Un día de finales de agosto se puso mala y no vio llegar el invierno. Tenía sesenta y siete años y una salud a prueba de cíclopes. Hasta ese momento, claro. Una leucemia la arrolló con la violencia blanca de un alud, igual que había hecho con su madre más o menos a la misma edad. (Anticipo mi destino, por más que me digan que no es algo hereditario).

Han pasado más de once años y mi madre sigue presentándose en mis sueños por lo menos una vez a la semana. La mayor parte de las veces no son sueños especialmente intensos, quizá estoy haciendo la compra en un mercado de alambre y ella va junto a mí mientras le cuento cómo me ha ido el día. O me ayuda a hacer una cama de pan antes de entrar en el camerino azul. Está ahí, con la naturalidad de los vivos. Al principio le explicaba que estaba muerta, pero hace tiempo que dejé de hacerlo, no vaya a ser que se marche. No sé por qué sigo soñando con ella, ni a quién tengo que pedirle que me mantenga este programa onírico para no perderla del todo. No sé cómo no pensar en mi madre cuando fallece la madre de otro. No sé por qué tengo aún este manantial de lágrimas entre pecho y espalda, más de once años después.
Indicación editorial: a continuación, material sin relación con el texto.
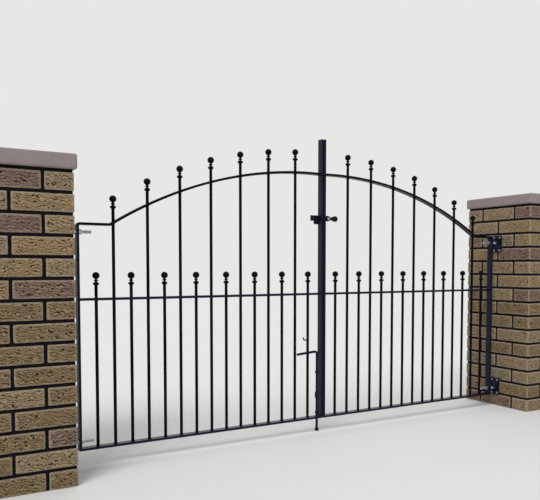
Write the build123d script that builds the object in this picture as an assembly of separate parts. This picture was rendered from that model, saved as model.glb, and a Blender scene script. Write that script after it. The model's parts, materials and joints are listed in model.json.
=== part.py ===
from build123d import *
from math import atan2, cos, radians, sin, sqrt, tan
import os

# Double-leaf driveway gate with an arched top, hung between two brick piers.
# Millimetres. X runs along the gate, Y goes away from the street, Z is up.
# The origin is on the ground, half way between the piers, in the gate's plane.

# Piers
opening_width = 2440.0
pier_size = 440.0
course_height = 76.3
course_count = 15
joint_width = 12.0
joint_depth = 5.0
brick_width = 102.0
coping_height = 55.0
coping_overhang = 10.0
coping_rounding = 8.0

# Leaves
ground_clearance = 69.0
hinge_side_gap = 55.0
meeting_gap = 6.0
flat_thickness = 10.0
flat_depth = 30.0
mid_rail_height = 606.0
shoulder_height = 903.0
arch_height = 1175.0
meeting_stile_height = 1333.0
arch_crown_offset = 69.0
arch_past_bar = 14.0
corner_bend_radius = 13.0

# Bars and ball finials
bar_diameter = 13.0
spaces_per_leaf = 16
bar_above_rail = 49.0
hole_clearance = 0.25
collar_diameter = 24.0
collar_height = 15.0
collar_land = 6.0
bead_diameter = 17.0
bead_height = 8.0
bead_land = 3.0
neck_diameter = 9.0
neck_height = 1.5
ball_diameter = 29.0

# Hinges
hinge_inset = 37.0
hinge_plate_width = 60.0
hinge_plate_height = 95.0
hinge_plate_thickness = 6.0
hinge_plate_short_end = 42.0
hinge_plate_corner = 4.0
pin_diameter = 12.0
pin_to_pier = 28.0
pin_past_eye = 10.0
pin_bend_radius = 12.0
pin_collar_diameter = 20.0
pin_collar_thickness = 2.0
pin_clearance = 0.3
eye_diameter = 30.0
eye_thickness = 12.0
eye_edge = 1.5
eye_tail_length = 50.0
nut_width = 18.0
outer_nut_thickness = 8.0
inner_nut_thickness = 10.0
thread_clearance = 0.2

# Latch
latch_height = 963.0
latch_plate_height = 26.0
latch_plate_thickness = 3.0
latch_pivot_offset = 48.0
latch_pivot_diameter = 8.0
latch_pivot_clearance = 0.2
latch_pivot_head_diameter = 16.0
latch_pivot_head_thickness = 5.0
latch_pivot_head_rounding = 1.5
latch_pivot_key_size = 6.0
latch_pivot_key_depth = 3.0
latch_pivot_nut_thickness = 6.0
latch_arm_thickness = 5.0
latch_arm_height = 16.0
latch_arm_reach = 2.5
latch_side_clearance = 0.8
latch_knob_offset = 90.0
latch_knob_length = 33.0
latch_knob_height = 27.0
keeper_length = 52.0
keeper_channel_length = 26.0
keeper_tongue_reach = 1.0
keeper_wall = 3.0
keeper_channel_depth = 8.0
keeper_top_clearance = 0.6
keeper_drop = 17.0
keeper_corner = 5.0

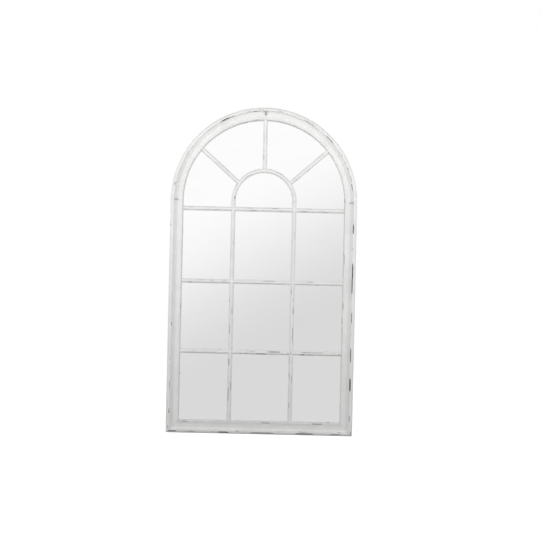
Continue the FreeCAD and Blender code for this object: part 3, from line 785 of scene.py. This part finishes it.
room = bpy.data.worlds.new("room")
bpy.context.scene.world = room
room_recipe = Recipe(room)
direction = room_recipe.node("ShaderNodeTexCoord", {}, {}, "Generated")
to_right = room_recipe.node("ShaderNodeSeparateXYZ", {}, {0: direction}, "X")
upward = room_recipe.node("ShaderNodeSeparateXYZ", {}, {0: direction}, "Z")
toward_glow = upward * glow_up - to_right * glow_right
glow = room_recipe.rise(toward_glow, *glow_span) * (1 - room_low) + room_low
camera_ray = room_recipe.node("ShaderNodeLightPath", {}, {}, "Is Camera Ray")
glossy_ray = room_recipe.node("ShaderNodeLightPath", {}, {}, "Is Glossy Ray")
scattered = room_recipe.node("ShaderNodeLightPath", {}, {}, "Diffuse Depth")
seen_in_mirror = glossy_ray * (1 - bounce_dim * room_recipe.rise(scattered, 0, 1))
ceiling_loss = room_recipe.rise(upward, *ceiling_span) * room_level * ceiling_dim
soft_light = room_level - ceiling_loss + room_recipe.rise(upward, *below_span) * low_light
plain = soft_light + seen_in_mirror * (glow - soft_light)
shown = plain * (1 - camera_ray) + camera_ray
grey = room_recipe.node("ShaderNodeCombineColor", {}, {0: shown, 1: shown, 2: shown})
background = room.node_tree.nodes["Background"]
room_recipe.join(grey, background.inputs["Color"])

for side, (place, power) in lamps.items():
    lamp = bpy.data.objects.new(side + "_lamp", bpy.data.lights.new(side + "_lamp", "AREA"))
    lamp.data.shape = "DISK"
    lamp.data.size = lamp_size
    lamp.data.energy = power
    lamp.location = place
    lamp.rotation_euler = (Vector(lamp_aim) - lamp.location).to_track_quat("-Z", "Y").to_euler()
    lamp.visible_glossy = False
    lamp.visible_camera = False
    bpy.context.scene.collection.objects.link(lamp)

camera = bpy.data.objects.new("camera", bpy.data.cameras.new("camera"))
camera.data.sensor_width = sensor_width
camera.data.lens = sensor_width * view_distance / view_width
camera.location = camera_place
camera.rotation_euler = (math.pi / 2, -camera_lean, 0)
bpy.context.scene.collection.objects.link(camera)
bpy.context.scene.camera = camera
bpy.context.scene.view_settings.view_transform = "Standard"
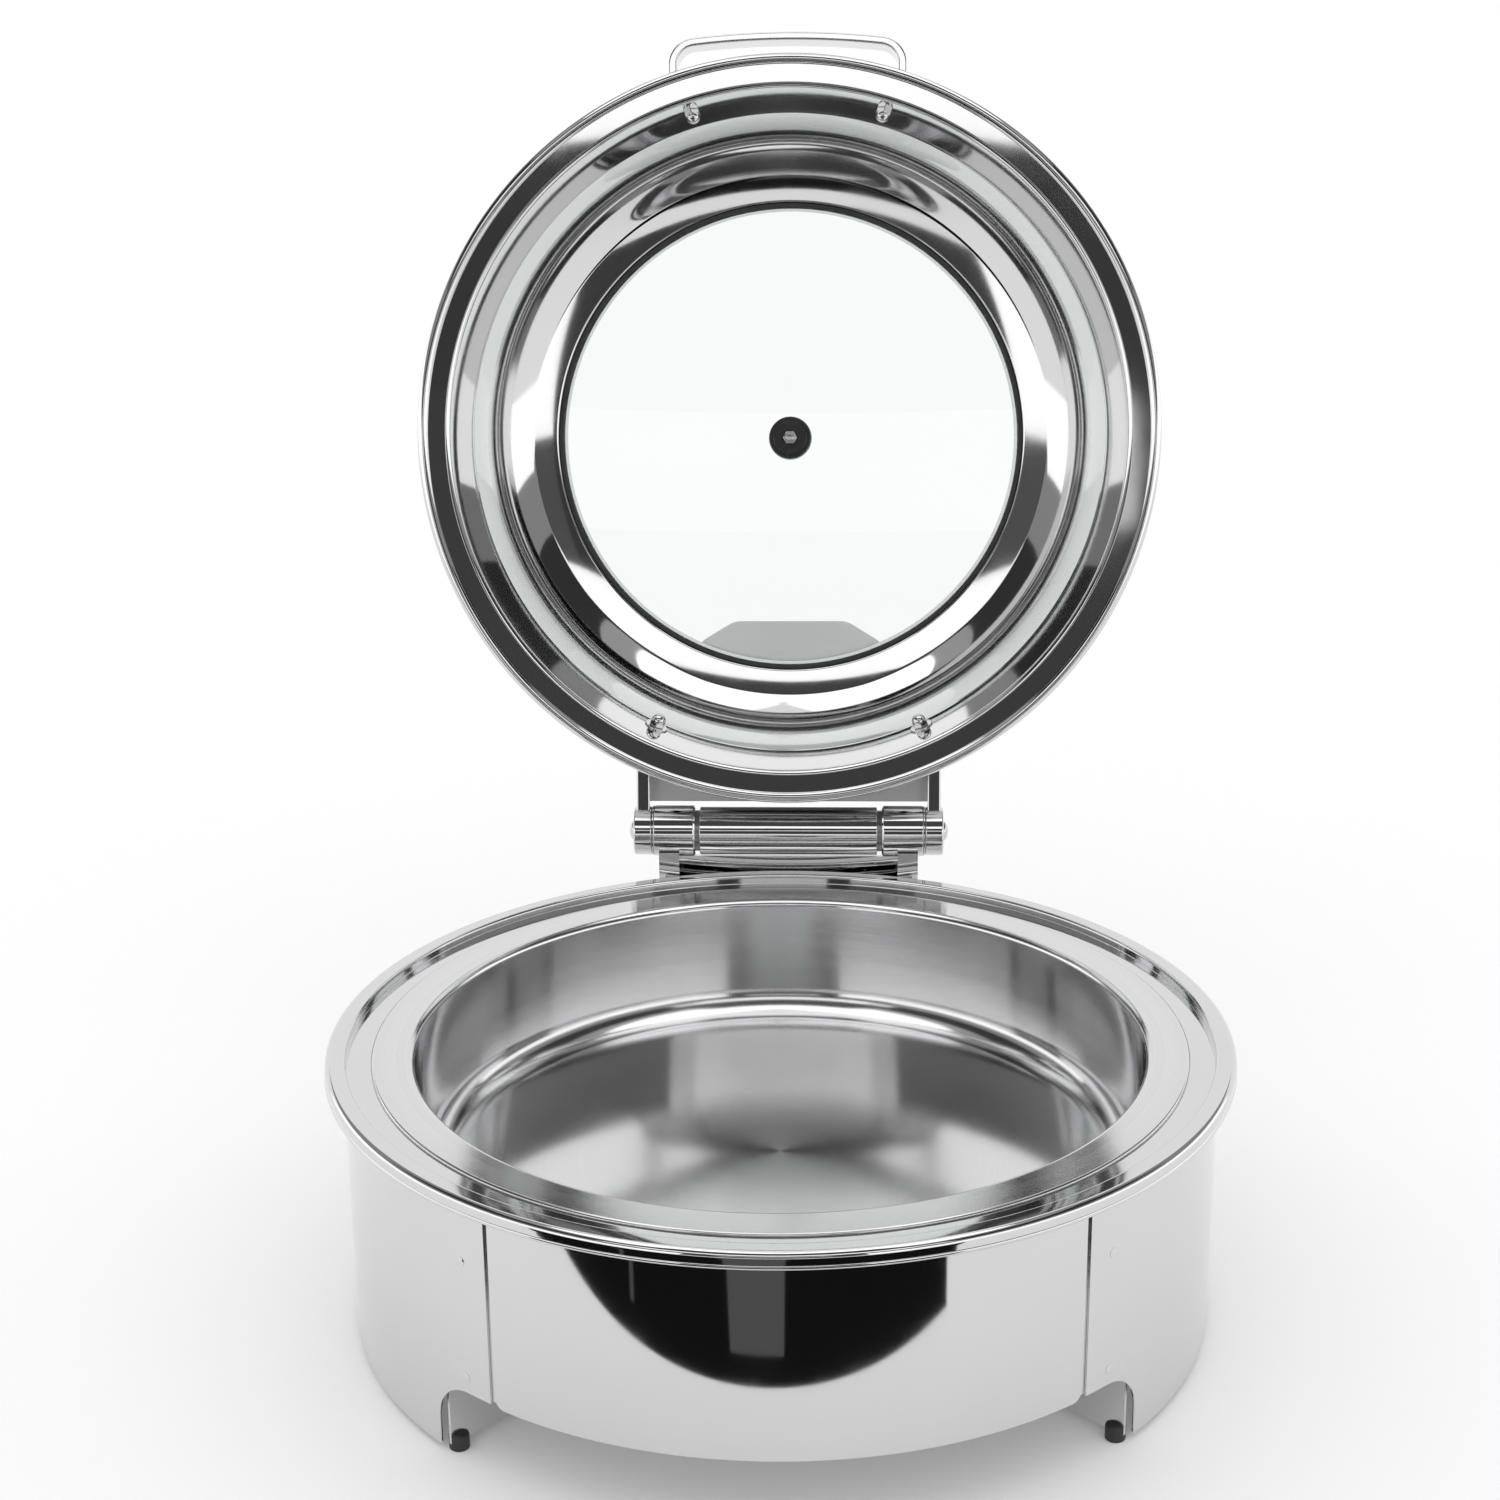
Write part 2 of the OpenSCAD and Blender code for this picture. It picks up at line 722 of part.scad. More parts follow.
// A knuckle on the hinge axis, a bar to the lid's wall and a pad that lies on the wall.
module lid_arm(s) {
    half = arc_angle(pad_half, wall_out(stud_h));
    az = 180 - s * stud_angle;
    bar_start = wall_out(arm_low) * cos(stud_angle) - 6;
    color(STEEL) lid_pose() difference() {
        union() {
            translate([0, hinge_y, hinge_up])
                along_x(s > 0 ? knuckle_in : -knuckle_out, s > 0 ? knuckle_out : -knuckle_in)
                    circle(d = knuckle_d);
            translate([s > 0 ? arm_in : -arm_out, bar_start, arm_low])
                cube([arm_t, hinge_y - bar_start, arm_h]);
            wall_pad(az - half, az + half, pad_low, crown_h - 0.5, pad_t);
        }
        wall_core(pad_low - 1, crown_h + 1);
        translate([0, hinge_y, hinge_up]) along_x(-knuckle_out - 1, knuckle_out + 1)
            circle(d = shaft_d + 2 * snug);
        at_studs() wall_bolt_hole(stud_grip + clear);
        at_plate_rivets() plate_rivet_hole();
    }
}

module lid_arm_left() {
    lid_arm(-1);
}

module lid_arm_right() {
    lid_arm(1);
}

// The plate's outline in plan: full width at the arms, a rounded tongue over the window.
module plate_outline() {
    shoulder = plate_bend_y + 12;
    chin = plate_tip_y + 14;
    brow = plate_knee_y - 4;
    polygon([
        [-arm_out, plate_low_y], [arm_out, plate_low_y], [arm_out, brow], [tongue_w, shoulder],
        [tongue_w, chin], [tip_w, plate_tip_y], [-tip_w, plate_tip_y],
        [-tongue_w, chin], [-tongue_w, shoulder], [-arm_out, brow]
    ]);
}

// The plate's side view: flat on the arms, up over the dome, flat over the window.
module plate_side() {
    rise = plate_top_z - arm_top;
    run = plate_knee_y - plate_bend_y;
    tilt = atan2(rise, run);
    shift = plate_t * tan(tilt / 2);
    polygon([
        [plate_low_y, arm_top], [plate_knee_y, arm_top], [plate_bend_y, plate_top_z],
        [plate_tip_y, plate_top_z], [plate_tip_y, plate_top_z + plate_t],
        [plate_bend_y + shift, plate_top_z + plate_t], [plate_knee_y + shift, arm_top + plate_t],
        [plate_low_y, arm_top + plate_t]
    ]);
}

module lid_bracket_plate() {
    color(STEEL) lid_pose() difference() {
        intersection() {
            linear_extrude(plate_top_z + 10) plate_outline();
            translate([-arm_out - 1, 0, 0]) rotate([90, 0, 90]) linear_extrude(2 * arm_out + 2) plate_side();
        }
        at_plate_rivets() plate_rivet_hole();
    }
}

module at_plate_rivets() {
    for (s = [-1, 1], y = [4, 13]) {
        translate([s * (arm_in + arm_t / 2), plate_low_y - y, arm_top]) children();
    }
}

module plate_rivet_hole() {
    deep = plate_rivet_l + 0.5;
    translate([0, 0, -deep]) cylinder(h = deep + plate_t + 1, d = plate_rivet_d + 2 * clear, $fn = 24);
}

module plate_rivets() {
    color(STEEL) lid_pose() at_plate_rivets() {
        translate([0, 0, -plate_rivet_l]) cylinder(h = plate_rivet_l + plate_t, d = plate_rivet_d, $fn = 24);
        translate([0, 0, plate_t]) cylinder(h = 1, d1 = 5.5, d2 = 3.5, $fn = 24);
    }
}

// Studs fixed in the arms' pads, flush outside, with washers and cap nuts inside the lid.
module hinge_studs() {
    color(STEEL) lid_pose() at_studs() wall_shank(stud_grip);
}

module hinge_stud_washers() {
    thick = 1;
    color(STEEL) lid_pose() at_studs() translate([0, 0, -lid_t - thick - 0.2]) difference() {
        cylinder(h = thick, d = lid_bolt_d + 8.5, $fn = 48);
        translate([0, 0, -1]) cylinder(h = thick + 2, d = lid_bolt_d + 2 * clear, $fn = 32);
    }
}

module hinge_stud_nuts() {
    color(STEEL) lid_pose() at_studs() dome_nut(1.2);
}

module hinge_shaft() {
    hole = end_bolt_l + 1;
    color(SATIN) at_hinge() difference() {
        along_x(-shaft_end, shaft_end) circle(d = shaft_d);
        for (x = [-shaft_end - 1, shaft_end - hole]) {
            along_x(x, x + hole + 1) circle(d = end_bolt_d, $fn = 32);
        }
    }
}

module shaft_bolts() {
    head_d = 12;
    head_h = 3;
    tail = shaft_end - end_bolt_l;
    color(STEEL) at_hinge() for (s = [-1, 1]) {
        rotate([0, s * 90, 0]) {
            translate([0, 0, tail]) cylinder(h = knuckle_out - tail, d = end_bolt_d, $fn = 32);
            translate([0, 0, knuckle_out]) intersection() {
                cylinder(h = head_h, d = head_d);
                translate([0, 0, head_h - head_d * 0.75]) sphere(head_d * 0.75);
            }
        }
    }
}

// ---- base's half of the hinge --------------------------------------------------------

module at_bracket_screws() {
    az = asin(bracket_screw_x / skirt_r);
    for (s = [-1, 1], h = [8, 24]) {
        at_azimuth(180 + s * az) translate([0, 0, bracket_low + h]) rotate([0, 90, 0]) children();
    }
}

module bracket_holes() {
    at_bracket_screws() translate([0, 0, frame_in - 5])
        cylinder(h = 20, d = bracket_screw_d + 2 * clear, $fn = 32);
}

// A lug's side view: a foot on the pad under the rim and a post up to the hinge tube.
module lug_side() {
    front = sqrt(pow(rim_r + lug_clear, 2) - lug_in * lug_in);
    toe = front - 12;
    low = bracket_low + 1;
    shelf = hem_z - 1.4;
    top = hinge_z - 9;
    polygon([[toe, low], [lug_back_y, low], [lug_back_y, top], [front, top], [front, shelf], [toe, shelf]]);
}

// A pad on the rear apron, two lugs behind the rim and the bar between them.
module hinge_bracket() {
    half = asin((lug_in + lug_w + 2.1) / skirt_r);
    bar_low = bracket_low + 2;
    pad_top = hem_z - 0.4;
    color(STEEL) difference() {
        union() {
            wall_sector(skirt_r + bracket_pad_t, skirt_r - 1, bracket_low, pad_top, 180 - half, 180 + half);
            for (x = [lug_in, -lug_in - lug_w]) {
                translate([x, 0, 0]) rotate([90, 0, 90]) linear_extrude(lug_w) lug_side();
            }
            translate([-lug_in - 1, lug_back_y - 3.5, bar_low])
                cube([2 * lug_in + 2, 3, hinge_z - tube_d / 2 - 1 - bar_low]);
        }
        translate([0, 0, bracket_low - 1]) cylinder(h = hem_z + 1, r = skirt_r, $fn = 360);
        at_hinge() along_x(-knuckle_out, knuckle_out) circle(d = sleeve_d + 2 * snug);
        bracket_holes();
    }
}

module bracket_screws() {
    head_r = skirt_r + bracket_pad_t + clear;
    tail_r = frame_in - bracket_nut_h;
    color(STEEL) at_bracket_screws() {
        translate([0, 0, tail_r]) cylinder(h = head_r - tail_r + clear, d = bracket_screw_d, $fn = 32);
        translate([0, 0, head_r]) intersection() {
            cylinder(h = 2, d = 8, $fn = 32);
            translate([0, 0, 2 - 6]) sphere(6, $fn = 32);
        }
    }
}

module bracket_nuts() {
    color(SATIN) at_bracket_screws() translate([0, 0, frame_in - bracket_nut_h - 2 * clear]) difference() {
        cylinder(h = bracket_nut_h, d = 2 * bracket_screw_d + clear, $fn = 6);
        translate([0, 0, -1]) cylinder(h = 6, d = bracket_screw_d, $fn = 32);
    }
}

module hinge_centre_tube() {
    color(STEEL) at_hinge() tube_x(-tube_l / 2, tube_l / 2, tube_d / 2, tube_d / 2 - tube_t);
}

// A sleeve, turned down at its inner end, with a bore for its bush.
module sleeve(s) {
    cut = 1;
    r = sleeve_d / 2;
    color(STEEL) at_hinge() rotate([0, s * 90, 0]) translate([0, 0, sleeve_in]) rotate_extrude()
        difference() {
            strip(bush_d / 2, 0, r, sleeve_l);
            polygon([[r - cut, 0], [r + 1, 0], [r + 1, cut + 1], [r, cut]]);
        }
}

module bush(s) {
    color("goldenrod") at_hinge() rotate([0, s * 90, 0]) translate([0, 0, sleeve_in]) rotate_extrude()
        strip(shaft_d / 2 + run_gap, 0, bush_d / 2, sleeve_l);
}

// A friction cartridge that fills half of the centre tube and steps down into the neck.
module friction_damper(s) {
    body_r = tube_d / 2 - tube_t;
    bore = shaft_d / 2 + run_gap;
    color("dimgray") at_hinge() rotate([0, s * 90, 0]) rotate_extrude() {
        strip(bore, 6, body_r, tube_l / 2);
        strip(bore, tube_l / 2, body_r - 0.5, sleeve_in);
    }
}

module hinge_washers() {
    color(SATIN) at_hinge() for (s = [-1, 1]) rotate([0, s * 90, 0]) translate([0, 0, sleeve_out + clear])
        rotate_extrude() strip(shaft_d / 2 + run_gap, 0, sleeve_d / 2 - 0.2, washer_t);
}

// ---- nodes ---------------------------------------------------------------------------

front_apron();
rear_apron();
left_side_panel();
right_side_panel();
inner_frame();
for (i = [0:3]) {
    leg_web(WEB_AZ[i]);
    foot(WEB_AZ[i]);
}
panel_rivets();
water_pan();
induction_plate();
hinge_bracket();
bracket_screws();
bracket_nuts();
hinge_centre_tube();
sleeve(-1);  // hinge_sleeve_left
sleeve(1);  // hinge_sleeve_right
bush(-1);  // hinge_bush_left
bush(1);  // hinge_bush_right
friction_damper(-1);  // friction_damper_left
friction_damper(1);  // friction_damper_right
hinge_washers();
food_pan();
lid_shell();
window_gasket();
window_glass();
window_trim_ring();
knob_cap();
knob_washer();
knob_screw();
knob_nut();
lid_handle();
handle_bolts();
handle_nuts();
lid_bracket_plate();
lid_arm_left();
lid_arm_right();
hinge_studs();
hinge_stud_washers();
hinge_stud_nuts();
plate_rivets();
hinge_shaft();
shaft_bolts();
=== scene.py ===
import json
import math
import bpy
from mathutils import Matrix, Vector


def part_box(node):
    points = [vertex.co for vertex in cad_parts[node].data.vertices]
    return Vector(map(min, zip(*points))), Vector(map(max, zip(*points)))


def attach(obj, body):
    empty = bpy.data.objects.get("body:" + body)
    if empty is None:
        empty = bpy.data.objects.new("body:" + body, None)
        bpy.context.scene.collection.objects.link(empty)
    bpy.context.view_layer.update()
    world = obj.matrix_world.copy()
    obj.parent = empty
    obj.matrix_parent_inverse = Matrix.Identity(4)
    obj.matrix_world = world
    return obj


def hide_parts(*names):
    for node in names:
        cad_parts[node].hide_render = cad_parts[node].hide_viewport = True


bl_info = {
    "name": "Round window chafer",
    "version": (1, 0, 0),
    "blender": (4, 5, 0),
    "location": "View3D > Sidebar > Chafer",
    "description": "Builds a round chafer with a hinged window lid around its engineering model",
    "category": "Add Mesh",
}

import bmesh
import bpy
from bpy.props import FloatProperty, FloatVectorProperty, IntProperty, PointerProperty
from mathutils import Matrix, Vector

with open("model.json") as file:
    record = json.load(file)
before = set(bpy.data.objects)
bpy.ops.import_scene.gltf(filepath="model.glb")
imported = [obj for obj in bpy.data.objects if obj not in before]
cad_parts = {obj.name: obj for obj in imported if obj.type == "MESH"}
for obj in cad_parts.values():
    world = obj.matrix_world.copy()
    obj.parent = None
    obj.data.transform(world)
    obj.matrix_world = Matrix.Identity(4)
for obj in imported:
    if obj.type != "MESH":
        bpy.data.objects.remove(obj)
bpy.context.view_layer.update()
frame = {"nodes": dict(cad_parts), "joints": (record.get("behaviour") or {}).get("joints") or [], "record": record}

MM = 0.001
FULL_TURN = 2 * math.pi
HINGE = Vector(next(j for j in frame["joints"] if j["name"] == "lid_hinge")["pos_m"])
LOW, HIGH = 0, 1
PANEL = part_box("right_side_panel")
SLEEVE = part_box("hinge_sleeve_right")
# Height above the lid's edge at which its steep wall begins.
WALL_START = 5.5 * MM


def length(name, default, description):
    """A size in metres that the user can change."""
    return FloatProperty(name=name, description=description, default=default, min=0.0, unit="LENGTH")


def angle(name, default, description):
    """An angle, given in degrees here and kept in radians."""
    return FloatProperty(name=name, description=description, default=math.radians(default), subtype="ANGLE")


def colour(name, default, description):
    """A linear colour that the user can change."""
    return FloatVectorProperty(
        name=name, description=description, default=default, min=0.0, max=1.0, subtype="COLOR"
    )


# ---- sizes and colours -----------------------------------------------------------------


class ChaferBase(bpy.types.PropertyGroup):
    """Sizes of the stand and of the water pan."""

    rim_radius: length("Rim radius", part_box("water_pan")[HIGH].x, "Outer radius of the water pan's rim")
    rim_height: length("Rim height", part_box("water_pan")[HIGH].z, "Top of the rim above the table")
    sheet: length("Sheet", 1.2 * MM, "Thickness of the panels and of the water pan")
    skirt_radius: length("Skirt radius", PANEL[HIGH].x, "Outer radius of the skirt panels")
    skirt_top: length("Skirt top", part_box("front_apron")[HIGH].z, "Upper edge of the skirt panels")
    apron_lift: length("Apron lift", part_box("front_apron")[LOW].z, "Lower edge of the front and rear aprons")
    side_lift: length("Side lift", PANEL[LOW].z, "Lower edge of the side panels")
    seam_angle: angle("Seam angle", 37.5, "From the front or rear centre line to a seam")
    stand_turn: angle("Stand turn", 2.5, "Turn of the stand under the pans and the hinge")
    seam_gap: length("Seam gap", 2.8 * MM, "Width of the open seam between two panels")
    leg_step: angle("Leg step", 9.9, "From a seam to the edge of the leg beside it")
    notch_radius: length("Notch radius", 22 * MM, "Large corner of the notch beside a leg")
    step_radius: length("Step radius", 214.4 * MM, "Step between the ledge and the rim")
    ledge_drop: length("Ledge drop", 4.8 * MM, "Height of the rim above the ledge")
    well_radius: length("Well radius", 193 * MM, "Inner radius of the water well")
    well_floor: length("Well floor", 55 * MM, "Upper face of the well's floor above the table")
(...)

A mí me parece que fue ayer esa mañana de nieve en la que una voz rugosa me dijo que fuera a despedirme.

Dice Á. que cuando uno cumple años, a quien habría que felicitar es a la madre; que el día que naciste es su día, en realidad. No le falta razón. El caso es que hace veintisiete días fue, oficialmente, el Día de la Madre. No recuerdo haberlo celebrado nunca, más allá de los collares de macarrones y los ceniceros de arcilla escolares. Siempre me ha parecido una celebración ajena, como un postizo o un trampantojo. Y sin embargo, este pasado cuatro de mayo, vete a saber por qué, me sentí un poquito huérfana (¿a partir de qué edad no puedes usar esa palabra, aunque ya no tengas padre ni madre vivos en la cara visible del planeta?). Y también un poquito imbécil, no te voy a engañar, por no haberlo celebrado con ella cuando aún había tiempo. Trampas de la memoria. De poco le habrá servido a ella que para mí sea la Noche de la Madre cada vez nos sueño juntas. Como poco, una vez a la semana, aunque solo sea para contarle mi día mientras hacemos la compra en un mercado de alambre. Quizá la nostalgia sea eso: un lugar fino y resbaladizo sobre el que una intenta mantener el equilibrio.